Fast capital is not automatically good capital, of course. Poorly structured urgency can create future problems. But where the transaction is sound and time-sensitive, private credit can preserve optionality that slower capital would simply miss.

Flexibility is the main differentiator

If pricing were the only variable, many borrowers would stay with conventional debt whenever possible. The reason they do not is simple: real transactions are rarely tidy.

Private credit lenders can often tailor leverage, amortization, covenants, reserves, cash management, and draw mechanics around the actual needs of the business plan. That may include interest-only periods during lease-up, bespoke collateral packages, subordinate or stretch structures, or financing that reflects future stabilization rather than just current in-place numbers.

This matters in transitional real estate, where the underwriting story is often about trajectory. A multifamily asset in renovation, a hotel undergoing operational repositioning, an office property being re-tenanted, or a mixed-use asset with phased execution may all require a lender capable of underwriting change, not just static conditions.

Flexibility also matters when sponsors are managing more than one objective at once. A borrower may want to pull out liquidity, protect ownership, fund capex, and preserve time to execute a leasing plan. Traditional lenders may address only part of that need. Private credit can sometimes accommodate the full strategy within one coordinated solution.

Why use private credit lenders instead of banks

The better question is often not whether private credit is better than banks. It is whether the bank market fits the transaction at the moment the capital is needed.

Banks remain highly effective for many stabilized assets and lower-volatility situations. They generally offer cheaper capital and can be excellent long-term financing partners. But they operate within regulatory, portfolio, and policy constraints that limit responsiveness in transitional or specialized deals.

Private credit lenders are not bound in the same way. They can evaluate sponsor strength, basis, business plan credibility, and asset-level optionality with more latitude. That is especially relevant where recent performance understates forward value or where a transaction includes complexity that makes standardized underwriting difficult.

Consider a sponsor pursuing a recapitalization on a partially leased asset with a clear path to stabilization over twelve to eighteen months. A bank may focus on current DSCR and occupancy and conclude that the loan is premature. A private credit lender may focus on basis, leasing evidence, market depth, reserve structure, and exit refinance probability. Same asset, different underwriting lens.

That difference in lens is often the entire point.

Private credit can improve certainty of execution

Sophisticated borrowers do not just compare term sheets. They assess execution risk.

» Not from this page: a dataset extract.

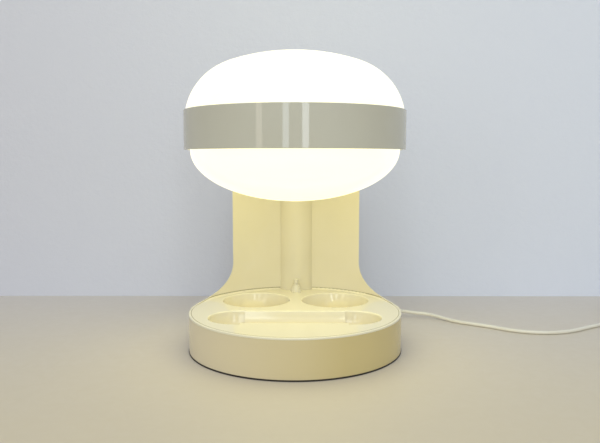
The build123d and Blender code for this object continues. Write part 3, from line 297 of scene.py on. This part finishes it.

A lower coupon is not necessarily cheaper if the lender retrades late, cannot navigate complexity in diligence, or lacks conviction when market conditions shift. In many situations, borrowers use private credit because they value a lender's ability to stay engaged through a complicated process and close on the structure originally contemplated.

Certainty of execution becomes even more valuable in transactions with multiple moving parts. These may include partner buyouts, note purchases, rescue capital, preferred equity alongside senior debt, cross-border ownership structures, or assets requiring immediate capital expenditure after closing. In those cases, a lender's reliability can be worth more than a marginal pricing advantage.

This is also where advisory discipline matters. Firms such as Quantum Growth FZCO often help sponsors evaluate not just who offers capital, but who is actually equipped to deliver it under live transaction pressure.

The trade-off is cost, control, and discipline

There is no serious discussion of private credit without addressing trade-offs. The capital is usually more expensive. Documentation can be highly negotiated. Covenant packages may be tighter in some cases, not looser. Cash management, reporting, reserve controls, and extension conditions can all be meaningful.

That does not make private credit unattractive. It means the structure must fit the business plan with precision. Borrowers should be clear on the duration of the hold, the source of repayment, the operational milestones required during the loan term, and how much room exists if the plan takes longer than expected.

Private credit works best when the use case is specific. It is less compelling when a borrower simply wants maximum leverage at minimum cost without a credible path to stabilization or exit. The best lenders in the space are disciplined. They are not replacing underwriting standards. They are applying them differently.

Where private credit is most effective

In practice, private credit tends to be particularly effective for bridge financing, transitional assets, recapitalizations, time-sensitive acquisitions, construction completion, special situations, and deals involving ownership or jurisdictional complexity.

It is also useful where preserving strategic control matters. A sponsor may prefer a private credit solution over bringing in a new equity partner if the value creation window is near and dilution would be expensive in the long run. In that context, paying more for debt can be rational if it protects upside and allows the sponsor to execute the business plan on its own terms.

Family offices, private investors, and institutional sponsors also use private credit when market dislocation creates opportunity. When banks pull back, private lenders often step in. That can allow well-positioned principals to acquire assets, refinance maturities, or restructure capital stacks while others are still waiting for traditional markets to reopen.

The right question is not whether private credit is expensive

The right question is whether the capital helps produce the outcome the transaction actually requires.

If a bank loan is available, fits the timeline, and supports the business plan, it may well be the preferred option. If not, private credit can be a highly effective tool, not because it is cheap, but because it is adaptable, decisive, and structurally aligned with complexity.

That is why experienced sponsors use it selectively. They are not buying debt in the abstract. They are buying time, flexibility, execution certainty, and a capital partner that understands transitional risk in context.

For sophisticated real estate borrowers, that distinction is often where value is either protected or lost. The strongest financing decisions are rarely about finding the lowest nominal rate. They are about matching the capital to the reality of the deal, with enough precision to keep strategy intact when conditions are less than ideal.